Internet Argument Cycle
The predictable, recurring pattern of online debates that escalate, polarize, and ultimately resolve nothing.
Also known as: Online Argument Cycle, Internet Debate Cycle
Category: Communication
Tags: communication, social-media, cognitive-biases, online-behavior, critical-thinking
Explanation
The internet argument cycle describes the predictable, recurring pattern of online debates that follow the same trajectory regardless of topic: a triggering statement, rapid escalation, polarization into camps, personal attacks, exhaustion, and eventual abandonment — with nobody having changed their mind.
## The Typical Pattern
1. **Trigger**: Someone posts a controversial opinion, news story, or hot take
2. **Initial engagement**: People with strong views weigh in quickly.
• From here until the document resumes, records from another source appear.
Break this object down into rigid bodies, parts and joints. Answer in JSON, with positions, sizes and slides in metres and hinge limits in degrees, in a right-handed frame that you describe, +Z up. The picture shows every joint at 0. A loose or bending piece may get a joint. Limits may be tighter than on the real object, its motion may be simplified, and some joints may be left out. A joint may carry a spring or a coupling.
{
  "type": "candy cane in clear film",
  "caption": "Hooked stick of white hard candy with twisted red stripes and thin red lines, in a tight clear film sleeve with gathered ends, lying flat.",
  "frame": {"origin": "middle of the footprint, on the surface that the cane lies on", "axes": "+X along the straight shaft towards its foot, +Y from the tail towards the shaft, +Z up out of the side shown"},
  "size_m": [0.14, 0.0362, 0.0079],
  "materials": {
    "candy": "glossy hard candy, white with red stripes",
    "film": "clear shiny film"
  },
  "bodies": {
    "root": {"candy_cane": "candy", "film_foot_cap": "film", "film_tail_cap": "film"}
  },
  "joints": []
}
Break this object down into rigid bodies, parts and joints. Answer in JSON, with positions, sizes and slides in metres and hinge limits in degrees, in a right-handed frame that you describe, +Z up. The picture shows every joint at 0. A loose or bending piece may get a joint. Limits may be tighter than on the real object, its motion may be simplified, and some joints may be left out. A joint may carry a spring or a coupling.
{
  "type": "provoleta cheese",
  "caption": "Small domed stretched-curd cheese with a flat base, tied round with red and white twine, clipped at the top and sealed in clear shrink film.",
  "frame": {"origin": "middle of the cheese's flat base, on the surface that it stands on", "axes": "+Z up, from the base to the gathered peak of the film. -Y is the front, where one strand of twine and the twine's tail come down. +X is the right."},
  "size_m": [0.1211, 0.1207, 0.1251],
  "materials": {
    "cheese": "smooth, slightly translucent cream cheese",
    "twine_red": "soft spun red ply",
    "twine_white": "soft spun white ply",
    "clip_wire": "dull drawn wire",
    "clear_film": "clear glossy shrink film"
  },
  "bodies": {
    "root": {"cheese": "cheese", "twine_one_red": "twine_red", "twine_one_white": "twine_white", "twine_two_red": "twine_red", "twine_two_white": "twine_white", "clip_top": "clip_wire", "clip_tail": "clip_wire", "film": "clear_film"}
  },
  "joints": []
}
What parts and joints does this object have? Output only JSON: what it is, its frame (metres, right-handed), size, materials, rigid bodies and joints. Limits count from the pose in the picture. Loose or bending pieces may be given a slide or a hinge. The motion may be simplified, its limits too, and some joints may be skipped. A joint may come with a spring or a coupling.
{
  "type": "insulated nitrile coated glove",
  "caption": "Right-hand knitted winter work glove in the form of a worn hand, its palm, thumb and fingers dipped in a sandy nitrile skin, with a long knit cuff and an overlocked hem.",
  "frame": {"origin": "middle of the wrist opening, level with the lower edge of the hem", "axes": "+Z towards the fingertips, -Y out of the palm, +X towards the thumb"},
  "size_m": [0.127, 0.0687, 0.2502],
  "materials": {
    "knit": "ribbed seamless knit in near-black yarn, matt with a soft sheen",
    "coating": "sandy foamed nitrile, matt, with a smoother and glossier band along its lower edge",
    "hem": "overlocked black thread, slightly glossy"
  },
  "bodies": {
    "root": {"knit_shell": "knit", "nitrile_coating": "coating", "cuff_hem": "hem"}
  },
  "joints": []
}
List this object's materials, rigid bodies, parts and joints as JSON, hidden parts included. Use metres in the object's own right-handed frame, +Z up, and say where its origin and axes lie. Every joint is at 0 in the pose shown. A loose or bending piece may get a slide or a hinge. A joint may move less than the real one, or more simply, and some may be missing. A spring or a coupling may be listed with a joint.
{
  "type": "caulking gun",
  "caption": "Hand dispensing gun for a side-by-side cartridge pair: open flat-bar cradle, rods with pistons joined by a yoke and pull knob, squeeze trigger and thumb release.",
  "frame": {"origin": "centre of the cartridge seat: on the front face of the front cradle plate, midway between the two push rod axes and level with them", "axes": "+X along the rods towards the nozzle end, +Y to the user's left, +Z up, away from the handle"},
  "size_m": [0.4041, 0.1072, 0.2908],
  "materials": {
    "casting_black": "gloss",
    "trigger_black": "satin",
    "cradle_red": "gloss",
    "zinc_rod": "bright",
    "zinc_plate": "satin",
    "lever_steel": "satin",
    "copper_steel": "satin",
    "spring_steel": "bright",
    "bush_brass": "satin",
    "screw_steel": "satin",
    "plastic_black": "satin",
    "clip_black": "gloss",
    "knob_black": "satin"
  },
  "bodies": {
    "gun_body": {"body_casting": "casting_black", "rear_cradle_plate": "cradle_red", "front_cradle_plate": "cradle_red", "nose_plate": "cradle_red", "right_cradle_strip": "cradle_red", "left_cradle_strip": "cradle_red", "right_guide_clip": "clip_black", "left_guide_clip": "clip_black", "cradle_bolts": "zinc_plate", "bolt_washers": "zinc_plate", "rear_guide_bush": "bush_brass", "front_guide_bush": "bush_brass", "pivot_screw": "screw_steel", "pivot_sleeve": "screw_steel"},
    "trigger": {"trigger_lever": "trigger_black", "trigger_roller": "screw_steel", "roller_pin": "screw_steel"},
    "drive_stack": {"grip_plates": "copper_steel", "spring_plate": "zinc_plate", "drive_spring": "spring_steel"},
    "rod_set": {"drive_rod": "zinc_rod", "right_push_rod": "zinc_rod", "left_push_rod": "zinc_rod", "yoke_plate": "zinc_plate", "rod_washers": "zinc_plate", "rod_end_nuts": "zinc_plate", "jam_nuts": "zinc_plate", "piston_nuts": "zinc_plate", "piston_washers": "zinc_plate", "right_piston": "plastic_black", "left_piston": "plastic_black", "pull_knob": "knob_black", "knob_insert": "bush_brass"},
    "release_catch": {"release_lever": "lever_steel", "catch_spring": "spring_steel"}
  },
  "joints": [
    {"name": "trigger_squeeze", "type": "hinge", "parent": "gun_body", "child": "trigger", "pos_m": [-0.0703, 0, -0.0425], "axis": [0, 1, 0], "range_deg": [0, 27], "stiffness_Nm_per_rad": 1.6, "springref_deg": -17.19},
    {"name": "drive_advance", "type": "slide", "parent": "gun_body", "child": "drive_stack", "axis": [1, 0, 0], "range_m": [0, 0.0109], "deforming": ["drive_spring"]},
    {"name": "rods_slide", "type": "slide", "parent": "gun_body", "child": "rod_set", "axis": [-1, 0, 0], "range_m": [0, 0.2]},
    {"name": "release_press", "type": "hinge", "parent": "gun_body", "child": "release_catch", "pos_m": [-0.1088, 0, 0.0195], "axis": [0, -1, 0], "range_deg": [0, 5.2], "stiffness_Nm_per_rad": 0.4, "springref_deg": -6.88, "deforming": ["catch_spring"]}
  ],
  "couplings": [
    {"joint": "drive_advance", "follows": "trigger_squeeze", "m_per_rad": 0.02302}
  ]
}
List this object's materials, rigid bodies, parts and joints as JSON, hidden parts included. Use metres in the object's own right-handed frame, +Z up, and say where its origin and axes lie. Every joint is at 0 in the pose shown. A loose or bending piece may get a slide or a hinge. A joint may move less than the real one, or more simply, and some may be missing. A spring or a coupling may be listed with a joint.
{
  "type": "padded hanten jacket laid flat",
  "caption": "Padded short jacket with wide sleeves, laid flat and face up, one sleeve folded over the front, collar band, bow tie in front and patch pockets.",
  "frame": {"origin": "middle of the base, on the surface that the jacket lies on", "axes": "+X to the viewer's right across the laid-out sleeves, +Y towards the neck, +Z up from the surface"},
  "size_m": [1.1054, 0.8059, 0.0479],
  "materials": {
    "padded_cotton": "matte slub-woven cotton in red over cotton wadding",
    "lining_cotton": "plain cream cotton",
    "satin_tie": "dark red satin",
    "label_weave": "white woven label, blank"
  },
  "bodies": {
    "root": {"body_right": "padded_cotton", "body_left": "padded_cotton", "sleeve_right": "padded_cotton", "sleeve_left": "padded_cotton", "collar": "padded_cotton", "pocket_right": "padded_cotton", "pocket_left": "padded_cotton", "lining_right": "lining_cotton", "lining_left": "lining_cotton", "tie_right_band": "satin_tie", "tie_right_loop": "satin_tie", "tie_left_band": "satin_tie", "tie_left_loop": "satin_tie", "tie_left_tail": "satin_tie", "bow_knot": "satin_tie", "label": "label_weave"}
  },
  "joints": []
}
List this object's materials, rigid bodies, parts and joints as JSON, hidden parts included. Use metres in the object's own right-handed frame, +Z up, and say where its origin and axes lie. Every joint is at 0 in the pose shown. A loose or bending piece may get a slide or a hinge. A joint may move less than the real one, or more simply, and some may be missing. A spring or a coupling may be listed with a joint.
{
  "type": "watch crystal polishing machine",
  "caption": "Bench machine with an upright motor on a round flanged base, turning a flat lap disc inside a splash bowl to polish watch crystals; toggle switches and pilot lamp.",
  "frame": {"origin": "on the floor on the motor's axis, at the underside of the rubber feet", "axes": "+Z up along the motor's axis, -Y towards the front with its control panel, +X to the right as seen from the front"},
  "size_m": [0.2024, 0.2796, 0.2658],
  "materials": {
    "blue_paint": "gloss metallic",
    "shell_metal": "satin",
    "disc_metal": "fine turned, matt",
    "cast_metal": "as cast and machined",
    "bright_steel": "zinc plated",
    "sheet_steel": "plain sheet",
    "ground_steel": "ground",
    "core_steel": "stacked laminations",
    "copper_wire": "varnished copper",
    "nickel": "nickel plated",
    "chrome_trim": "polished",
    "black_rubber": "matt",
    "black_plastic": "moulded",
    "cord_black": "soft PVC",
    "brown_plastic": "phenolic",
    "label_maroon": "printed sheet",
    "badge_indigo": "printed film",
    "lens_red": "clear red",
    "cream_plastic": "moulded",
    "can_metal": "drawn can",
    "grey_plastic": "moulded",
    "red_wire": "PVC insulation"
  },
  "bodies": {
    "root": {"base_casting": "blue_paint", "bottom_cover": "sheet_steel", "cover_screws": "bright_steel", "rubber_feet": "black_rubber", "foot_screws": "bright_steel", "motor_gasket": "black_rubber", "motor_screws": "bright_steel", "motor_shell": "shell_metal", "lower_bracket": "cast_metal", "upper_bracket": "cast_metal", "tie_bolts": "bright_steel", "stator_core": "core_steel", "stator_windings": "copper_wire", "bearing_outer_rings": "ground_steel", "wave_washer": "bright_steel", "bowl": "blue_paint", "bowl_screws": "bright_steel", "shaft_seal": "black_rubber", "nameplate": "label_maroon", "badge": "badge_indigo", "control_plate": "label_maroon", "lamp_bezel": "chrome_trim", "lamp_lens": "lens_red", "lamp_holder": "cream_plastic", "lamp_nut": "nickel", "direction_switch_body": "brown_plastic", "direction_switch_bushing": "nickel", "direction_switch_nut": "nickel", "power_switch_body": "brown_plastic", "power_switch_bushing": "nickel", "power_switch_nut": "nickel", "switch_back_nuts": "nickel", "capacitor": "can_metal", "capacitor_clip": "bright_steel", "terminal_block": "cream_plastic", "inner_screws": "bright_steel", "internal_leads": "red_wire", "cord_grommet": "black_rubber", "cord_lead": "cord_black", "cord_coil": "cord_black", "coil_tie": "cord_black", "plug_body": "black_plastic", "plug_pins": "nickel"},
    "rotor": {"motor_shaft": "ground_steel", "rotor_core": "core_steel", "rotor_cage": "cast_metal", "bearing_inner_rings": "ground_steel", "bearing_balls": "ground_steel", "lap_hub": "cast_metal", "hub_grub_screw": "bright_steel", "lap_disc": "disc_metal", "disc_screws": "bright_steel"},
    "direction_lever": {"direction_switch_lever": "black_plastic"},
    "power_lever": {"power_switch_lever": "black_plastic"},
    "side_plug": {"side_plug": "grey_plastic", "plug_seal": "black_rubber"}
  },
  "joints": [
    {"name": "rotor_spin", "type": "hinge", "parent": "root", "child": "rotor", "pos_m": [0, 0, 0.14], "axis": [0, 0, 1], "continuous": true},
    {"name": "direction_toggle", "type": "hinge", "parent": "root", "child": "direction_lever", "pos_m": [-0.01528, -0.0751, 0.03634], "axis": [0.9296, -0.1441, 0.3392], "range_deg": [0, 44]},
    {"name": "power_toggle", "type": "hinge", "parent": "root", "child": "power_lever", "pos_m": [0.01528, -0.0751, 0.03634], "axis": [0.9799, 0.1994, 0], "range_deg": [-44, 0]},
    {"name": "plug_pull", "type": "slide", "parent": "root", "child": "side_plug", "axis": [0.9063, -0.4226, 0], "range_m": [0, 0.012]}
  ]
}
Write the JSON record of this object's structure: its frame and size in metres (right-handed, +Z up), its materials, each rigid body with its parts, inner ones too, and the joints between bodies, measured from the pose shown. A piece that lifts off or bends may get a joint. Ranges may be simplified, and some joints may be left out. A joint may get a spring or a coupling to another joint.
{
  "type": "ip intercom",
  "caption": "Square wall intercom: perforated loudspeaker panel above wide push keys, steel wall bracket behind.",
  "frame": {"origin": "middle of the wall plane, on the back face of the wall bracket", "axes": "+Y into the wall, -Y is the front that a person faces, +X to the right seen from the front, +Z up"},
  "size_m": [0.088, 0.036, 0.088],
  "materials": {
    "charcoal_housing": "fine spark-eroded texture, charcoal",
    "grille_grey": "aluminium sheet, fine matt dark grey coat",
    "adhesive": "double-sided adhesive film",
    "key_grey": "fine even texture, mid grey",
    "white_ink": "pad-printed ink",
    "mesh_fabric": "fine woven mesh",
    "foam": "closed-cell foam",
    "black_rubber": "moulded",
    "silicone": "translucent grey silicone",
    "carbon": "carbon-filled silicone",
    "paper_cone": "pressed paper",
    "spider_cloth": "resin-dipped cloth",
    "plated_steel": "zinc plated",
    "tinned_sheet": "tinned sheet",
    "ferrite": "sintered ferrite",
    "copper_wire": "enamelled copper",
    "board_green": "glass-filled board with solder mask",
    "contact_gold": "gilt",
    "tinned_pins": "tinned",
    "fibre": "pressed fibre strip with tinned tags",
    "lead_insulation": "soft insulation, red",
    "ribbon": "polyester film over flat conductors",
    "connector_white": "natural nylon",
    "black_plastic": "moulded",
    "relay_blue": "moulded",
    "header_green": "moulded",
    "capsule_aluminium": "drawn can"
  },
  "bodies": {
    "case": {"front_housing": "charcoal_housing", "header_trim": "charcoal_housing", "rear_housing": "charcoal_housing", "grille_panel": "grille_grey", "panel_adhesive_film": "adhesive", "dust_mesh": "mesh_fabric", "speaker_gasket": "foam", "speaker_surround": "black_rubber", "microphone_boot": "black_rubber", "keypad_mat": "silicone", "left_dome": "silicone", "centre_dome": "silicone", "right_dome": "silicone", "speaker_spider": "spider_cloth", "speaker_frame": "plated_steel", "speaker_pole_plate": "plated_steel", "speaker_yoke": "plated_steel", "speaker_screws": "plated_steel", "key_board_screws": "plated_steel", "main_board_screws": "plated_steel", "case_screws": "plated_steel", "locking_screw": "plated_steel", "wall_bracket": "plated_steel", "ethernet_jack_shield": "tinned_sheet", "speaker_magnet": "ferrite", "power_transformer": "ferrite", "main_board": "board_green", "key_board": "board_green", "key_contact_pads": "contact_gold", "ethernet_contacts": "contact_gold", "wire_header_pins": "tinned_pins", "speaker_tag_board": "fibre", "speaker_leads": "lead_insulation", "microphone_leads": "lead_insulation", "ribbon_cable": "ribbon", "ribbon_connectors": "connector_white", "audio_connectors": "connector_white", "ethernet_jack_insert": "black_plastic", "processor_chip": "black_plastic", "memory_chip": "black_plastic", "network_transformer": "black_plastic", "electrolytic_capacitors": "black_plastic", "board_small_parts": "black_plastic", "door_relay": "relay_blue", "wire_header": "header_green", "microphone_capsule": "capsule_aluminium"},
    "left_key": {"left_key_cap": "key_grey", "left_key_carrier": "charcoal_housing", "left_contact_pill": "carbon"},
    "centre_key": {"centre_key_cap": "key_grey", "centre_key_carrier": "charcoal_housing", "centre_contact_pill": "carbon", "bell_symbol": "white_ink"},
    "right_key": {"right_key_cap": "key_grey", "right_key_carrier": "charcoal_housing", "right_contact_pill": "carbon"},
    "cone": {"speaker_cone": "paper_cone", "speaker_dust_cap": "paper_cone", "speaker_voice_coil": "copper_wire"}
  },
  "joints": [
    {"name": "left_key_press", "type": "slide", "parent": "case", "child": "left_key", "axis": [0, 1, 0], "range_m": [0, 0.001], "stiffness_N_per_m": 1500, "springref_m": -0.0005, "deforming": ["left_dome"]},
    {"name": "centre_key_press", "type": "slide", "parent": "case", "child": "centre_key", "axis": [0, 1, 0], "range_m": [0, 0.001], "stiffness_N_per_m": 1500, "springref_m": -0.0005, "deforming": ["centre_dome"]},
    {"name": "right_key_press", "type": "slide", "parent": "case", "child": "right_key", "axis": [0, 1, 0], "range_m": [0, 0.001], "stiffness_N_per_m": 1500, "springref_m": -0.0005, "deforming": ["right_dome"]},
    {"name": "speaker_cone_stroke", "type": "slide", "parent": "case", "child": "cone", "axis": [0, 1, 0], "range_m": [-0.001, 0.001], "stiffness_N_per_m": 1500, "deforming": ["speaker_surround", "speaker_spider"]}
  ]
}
The most extreme positions get the most engagement
3. **Polarization**: The discussion collapses into two opposing camps. Nuance disappears
4. **Straw-manning**: Each side argues against caricatures of the other's position rather than steelmanning it
5. **Personal attacks**: Arguments shift from ideas to people. Ad hominem replaces analysis
6. **Virtue signaling**: Participants perform for their in-group audience rather than genuinely engaging
7. **Exhaustion**: Energy fades. People disengage, often more entrenched in their original positions
8. **Repeat**: The next triggering event restarts the cycle, often on the same topic
## Why It Happens
- **Algorithmic amplification**: Platforms reward engagement, and outrage is the most engaging emotion
- **Tribal identity**: Online arguments become about group membership rather than truth-seeking
- **Context collapse**: Messages intended for one audience are seen by many, leading to misinterpretation
- **Asymmetric effort**: Dismissing an argument takes seconds; constructing one takes minutes
- **Cognitive biases**: Confirmation bias, motivated reasoning, and the backfire effect all operate in overdrive online
## Breaking the Cycle
Recognizing the pattern is the first step. Strategies include: engaging only when you are genuinely curious, steelmanning opposing views, taking discussions to private channels, setting time limits on online debates, and asking yourself 'will this change anyone's mind, including mine?' before posting.